UN EXTRAÑO VIAJE

Publicado en Levante, 3 de diciembre de 2021 

Pedro López

Narra Chesterton, en Ortodoxia, con su habitual buen humor, la historia de aquel explorador que zarpó de Inglaterra hacia la aventura, en búsqueda de lejanas tierras; y que al cabo del tiempo, llegó a una isla exótica y desconocida que al tiempo la consideraba como un paraíso familiar. Al fin, el navegante descubre que esa isla maravillosa y acogedora que había descubierto no era sino la misma Inglaterra. Con esta narración, que es una metáfora, relata Chesterton el viaje de no pocos intelectuales que, después de dar más vueltas que un molino por esos mundos de Dios, descubren precisamente lo que en su infancia o juventud habían tenido entre manos, porque lo habían aprendido de la sabiduría multisecular de sus abuelos, pero que habían abandonado para descubrir por ellos mismos la verdad.

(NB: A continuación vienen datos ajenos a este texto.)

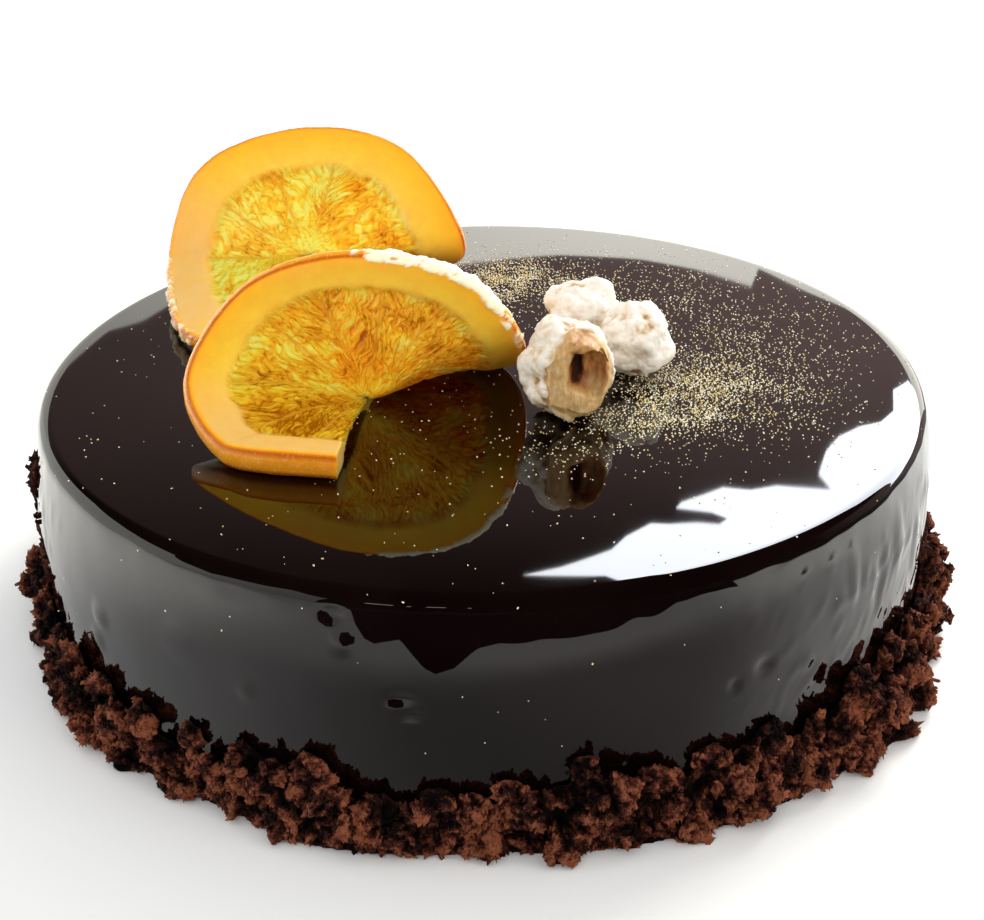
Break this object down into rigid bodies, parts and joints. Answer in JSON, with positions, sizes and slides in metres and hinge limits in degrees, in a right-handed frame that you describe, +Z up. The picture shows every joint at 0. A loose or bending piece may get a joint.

Ciertamente en el periplo se quedan enganchados algunos con cantos de sirena que finalmente les hunden en los abismos, pero quien ha conservado la cordura regresa de dónde salió. Por poner un ejemplo, muchos pedagogos, después de invocar a Rousseau como el maestro de la pedagogía, y al buen salvaje como icono educativo, llegan a la conclusión de que el niño necesita disciplina, ya que por sí mismo a veces es cruel y acosa a los más débiles, y que se divierte con sus travesuras. Descubren, en definitiva, que todos nacemos con el «pecado original», con la tendencia a ser mandones, a imponernos, a ser gamberros, porque eso es divertido. No hay pedagogía posible si no se tiene en cuenta que el buen salvaje consiste en un mito que desmitifica la travesura del niño, la cual se trucará en malicia de mayor precisamente si falta ese cuidado educativo. Y aunque el niño también necesita cariño y comprensión; hay hacer que caiga en la cuenta de los motivos por los que ha de comportarse de determinada manera: la disciplina no es un ordeno y mando.

Dando rodeos y más rodeos, al final llegamos a lo obvio: que el zapato izquierdo es para el pie izquierdo, como reza un cartel en la calle que anuncia no sé qué cosa. Esta publicidad me recuerda un famoso tríptico de Mafalda y su hermanito pequeño Guille. En la primera viñeta, se ve a Guille llorando desconsoladamente. En la segunda, Mafalda le pregunta qué le pasa, y Guille le contesta que le duelen los pies. Mafalda lo mira y le hace una pequeña observación: te has puesto los zapatos del revés. Ya en la tercera viñeta, aparece Guille sollozando amargamente, después de su sorpresa al mirarse los borceguíes; y a la pregunta de Mafalda de por qué llora ahora, después de haber resuelto el problema, Guille le contesta: me duele el orgullo.

Por lo demás, no está tan lejos este flash de humor de lo que sucede en nuestra vida, y de que tenemos que aprender a reírnos de nosotros mismos, salvo que nuestra prepotencia nos impida hacerlo. Conviene considerar que, para llegar a lo obvio, no es necesario que nos demos tanta importancia. Para aprender de la sabiduría ancestral, no es preciso que nos volvamos locos para descubrir lo que ya está descubierto: el sentido común.